COLLECTED DATA.
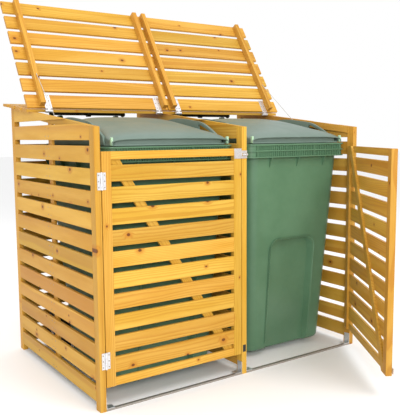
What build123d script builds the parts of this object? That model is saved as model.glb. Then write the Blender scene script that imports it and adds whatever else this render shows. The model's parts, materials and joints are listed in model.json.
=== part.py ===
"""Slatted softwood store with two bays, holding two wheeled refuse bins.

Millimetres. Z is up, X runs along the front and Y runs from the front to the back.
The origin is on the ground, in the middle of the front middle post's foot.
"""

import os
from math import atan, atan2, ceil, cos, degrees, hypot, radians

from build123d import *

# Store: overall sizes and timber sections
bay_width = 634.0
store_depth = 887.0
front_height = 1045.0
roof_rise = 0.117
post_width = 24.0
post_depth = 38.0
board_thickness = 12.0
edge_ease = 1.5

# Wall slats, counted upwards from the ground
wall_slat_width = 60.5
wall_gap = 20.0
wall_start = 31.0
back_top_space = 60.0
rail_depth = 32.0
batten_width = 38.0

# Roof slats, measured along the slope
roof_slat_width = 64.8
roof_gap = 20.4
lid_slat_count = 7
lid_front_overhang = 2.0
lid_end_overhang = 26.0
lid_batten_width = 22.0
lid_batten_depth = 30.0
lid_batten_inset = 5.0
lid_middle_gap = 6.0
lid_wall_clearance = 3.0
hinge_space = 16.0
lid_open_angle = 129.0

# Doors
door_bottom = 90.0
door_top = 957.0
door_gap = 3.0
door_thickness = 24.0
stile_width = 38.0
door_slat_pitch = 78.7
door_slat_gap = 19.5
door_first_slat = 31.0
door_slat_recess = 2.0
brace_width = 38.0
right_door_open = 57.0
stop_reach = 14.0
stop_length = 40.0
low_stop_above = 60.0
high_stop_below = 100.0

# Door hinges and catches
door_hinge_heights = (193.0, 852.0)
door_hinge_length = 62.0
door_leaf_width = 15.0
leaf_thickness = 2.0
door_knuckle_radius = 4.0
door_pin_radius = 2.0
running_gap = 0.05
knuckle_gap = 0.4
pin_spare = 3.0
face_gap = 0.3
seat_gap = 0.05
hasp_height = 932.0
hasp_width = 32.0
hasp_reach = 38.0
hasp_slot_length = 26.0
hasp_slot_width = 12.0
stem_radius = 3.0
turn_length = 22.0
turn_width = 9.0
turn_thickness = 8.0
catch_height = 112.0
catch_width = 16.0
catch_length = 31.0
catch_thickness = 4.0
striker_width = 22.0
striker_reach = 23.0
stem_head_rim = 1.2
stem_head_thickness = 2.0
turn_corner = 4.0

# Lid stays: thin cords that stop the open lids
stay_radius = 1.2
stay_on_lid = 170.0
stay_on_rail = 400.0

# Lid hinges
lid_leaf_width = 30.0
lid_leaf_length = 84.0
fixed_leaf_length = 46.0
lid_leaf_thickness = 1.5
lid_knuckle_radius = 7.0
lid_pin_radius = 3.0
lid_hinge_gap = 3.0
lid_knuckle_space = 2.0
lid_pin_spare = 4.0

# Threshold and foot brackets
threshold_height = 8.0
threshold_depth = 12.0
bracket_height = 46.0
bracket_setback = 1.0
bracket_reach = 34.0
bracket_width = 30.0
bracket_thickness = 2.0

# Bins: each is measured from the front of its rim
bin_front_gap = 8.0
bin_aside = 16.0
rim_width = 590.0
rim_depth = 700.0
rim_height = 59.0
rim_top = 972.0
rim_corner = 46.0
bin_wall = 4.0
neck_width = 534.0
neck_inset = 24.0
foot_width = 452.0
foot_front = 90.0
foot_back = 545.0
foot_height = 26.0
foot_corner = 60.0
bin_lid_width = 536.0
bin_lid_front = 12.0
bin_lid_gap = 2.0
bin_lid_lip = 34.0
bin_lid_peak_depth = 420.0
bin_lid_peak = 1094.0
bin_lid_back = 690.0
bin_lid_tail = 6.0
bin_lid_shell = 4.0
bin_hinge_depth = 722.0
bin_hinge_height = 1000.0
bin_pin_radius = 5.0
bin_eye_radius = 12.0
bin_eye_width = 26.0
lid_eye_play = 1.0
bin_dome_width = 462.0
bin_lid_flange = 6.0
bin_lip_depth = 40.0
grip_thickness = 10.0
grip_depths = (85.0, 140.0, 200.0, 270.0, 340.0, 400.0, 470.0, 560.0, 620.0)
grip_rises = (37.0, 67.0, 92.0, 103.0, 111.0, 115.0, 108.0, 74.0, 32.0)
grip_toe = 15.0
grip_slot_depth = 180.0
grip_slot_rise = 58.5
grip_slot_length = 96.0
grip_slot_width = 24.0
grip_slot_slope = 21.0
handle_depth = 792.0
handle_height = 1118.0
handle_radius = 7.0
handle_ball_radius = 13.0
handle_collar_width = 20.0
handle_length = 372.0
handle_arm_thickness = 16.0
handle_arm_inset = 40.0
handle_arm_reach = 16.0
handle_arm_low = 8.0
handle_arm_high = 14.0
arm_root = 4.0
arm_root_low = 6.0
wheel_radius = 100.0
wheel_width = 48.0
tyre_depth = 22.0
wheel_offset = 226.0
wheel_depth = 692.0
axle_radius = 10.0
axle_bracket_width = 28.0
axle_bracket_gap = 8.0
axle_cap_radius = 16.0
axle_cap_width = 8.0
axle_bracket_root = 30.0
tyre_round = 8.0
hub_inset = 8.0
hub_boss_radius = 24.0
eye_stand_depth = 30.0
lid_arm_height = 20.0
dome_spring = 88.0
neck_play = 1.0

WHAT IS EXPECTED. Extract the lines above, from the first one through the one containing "edge_ease = 1.5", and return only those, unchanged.

THE RESPONSE.
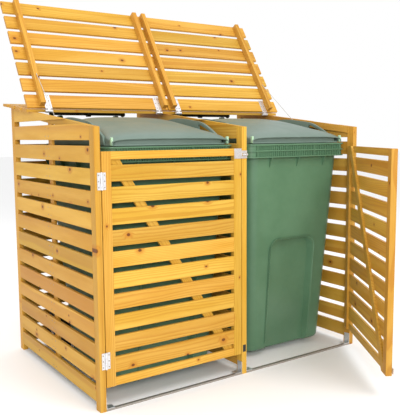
What build123d script builds the parts of this object? That model is saved as model.glb. Then write the Blender scene script that imports it and adds whatever else this render shows. The model's parts, materials and joints are listed in model.json.
=== part.py ===
"""Slatted softwood store with two bays, holding two wheeled refuse bins.

Millimetres. Z is up, X runs along the front and Y runs from the front to the back.
The origin is on the ground, in the middle of the front middle post's foot.
"""

import os
from math import atan, atan2, ceil, cos, degrees, hypot, radians

from build123d import *

# Store: overall sizes and timber sections
bay_width = 634.0
store_depth = 887.0
front_height = 1045.0
roof_rise = 0.117
post_width = 24.0
post_depth = 38.0
board_thickness = 12.0
edge_ease = 1.5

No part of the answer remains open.